Work to do: Reproduce each of the lines word for word.
+++ Provided data
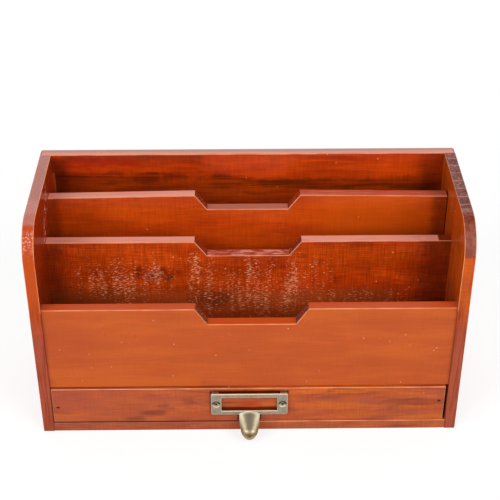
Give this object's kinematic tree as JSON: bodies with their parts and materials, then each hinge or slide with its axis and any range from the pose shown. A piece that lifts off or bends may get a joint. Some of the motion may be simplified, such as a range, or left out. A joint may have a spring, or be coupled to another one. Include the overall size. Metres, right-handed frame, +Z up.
{
  "type": "envelope sorter with drawer",
  "caption": "Stained wooden desk sorter: stepped upright letter slots with finger notches, round-cornered side panels and a shallow drawer with a brass card-frame pull.",
  "frame": {"origin": "on the desk surface, under the middle of the case's footprint (drawer pull left out)", "axes": "+X to the right along the drawer front, +Y to the back, +Z up; the drawer opens towards -Y"},
  "size_m": [0.33, 0.1403, 0.1895],
  "materials": {
    "stained_pine": "reddish brown stain under satin lacquer",
    "plywood": "thin bare plywood",
    "antique_brass": "antiqued cast brass, rubbed bright on its edges",
    "steel_wire": "plain wire"
  },
  "bodies": {
    "case": {"left_side_panel": "stained_pine", "right_side_panel": "stained_pine", "back_panel": "stained_pine", "front_panel": "stained_pine", "middle_divider": "stained_pine", "rear_divider": "stained_pine", "shelf_board": "stained_pine", "base_board": "stained_pine", "front_panel_brads": "steel_wire", "middle_divider_brads": "steel_wire", "rear_divider_brads": "steel_wire", "shelf_brads": "steel_wire", "base_brads": "steel_wire", "back_panel_brads": "steel_wire"},
    "drawer": {"drawer_front": "stained_pine", "drawer_left_side": "stained_pine", "drawer_right_side": "stained_pine", "drawer_back": "stained_pine", "drawer_bottom": "plywood", "card_pull": "antique_brass", "pull_screws": "antique_brass", "drawer_front_brads": "steel_wire", "drawer_back_brads": "steel_wire", "drawer_bottom_brads": "steel_wire"}
  },
  "joints": [
    {"name": "drawer_slide", "type": "slide", "parent": "case", "child": "drawer", "axis": [0, -1, 0], "range_m": [0, 0.1]}
  ]
}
++++++
Task solution:
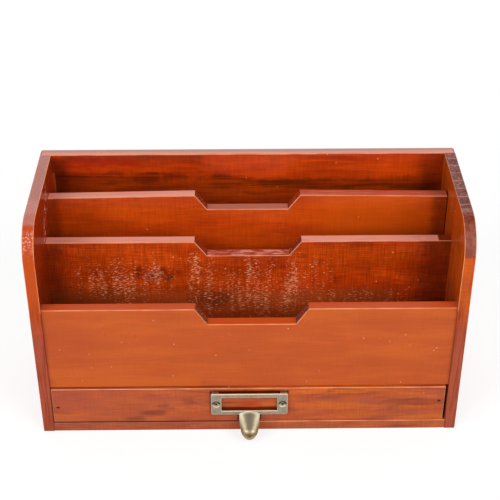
Give this object's kinematic tree as JSON: bodies with their parts and materials, then each hinge or slide with its axis and any range from the pose shown. A piece that lifts off or bends may get a joint. Some of the motion may be simplified, such as a range, or left out. A joint may have a spring, or be coupled to another one. Include the overall size. Metres, right-handed frame, +Z up.
{
  "type": "envelope sorter with drawer",
  "caption": "Stained wooden desk sorter: stepped upright letter slots with finger notches, round-cornered side panels and a shallow drawer with a brass card-frame pull.",
  "frame": {"origin": "on the desk surface, under the middle of the case's footprint (drawer pull left out)", "axes": "+X to the right along the drawer front, +Y to the back, +Z up; the drawer opens towards -Y"},
  "size_m": [0.33, 0.1403, 0.1895],
  "materials": {
    "stained_pine": "reddish brown stain under satin lacquer",
    "plywood": "thin bare plywood",
    "antique_brass": "antiqued cast brass, rubbed bright on its edges",
    "steel_wire": "plain wire"
  },
  "bodies": {
    "case": {"left_side_panel": "stained_pine", "right_side_panel": "stained_pine", "back_panel": "stained_pine", "front_panel": "stained_pine", "middle_divider": "stained_pine", "rear_divider": "stained_pine", "shelf_board": "stained_pine", "base_board": "stained_pine", "front_panel_brads": "steel_wire", "middle_divider_brads": "steel_wire", "rear_divider_brads": "steel_wire", "shelf_brads": "steel_wire", "base_brads": "steel_wire", "back_panel_brads": "steel_wire"},
    "drawer": {"drawer_front": "stained_pine", "drawer_left_side": "stained_pine", "drawer_right_side": "stained_pine", "drawer_back": "stained_pine", "drawer_bottom": "plywood", "card_pull": "antique_brass", "pull_screws": "antique_brass", "drawer_front_brads": "steel_wire", "drawer_back_brads": "steel_wire", "drawer_bottom_brads": "steel_wire"}
  },
  "joints": [
    {"name": "drawer_slide", "type": "slide", "parent": "case", "child": "drawer", "axis": [0, -1, 0], "range_m": [0, 0.1]}
  ]
}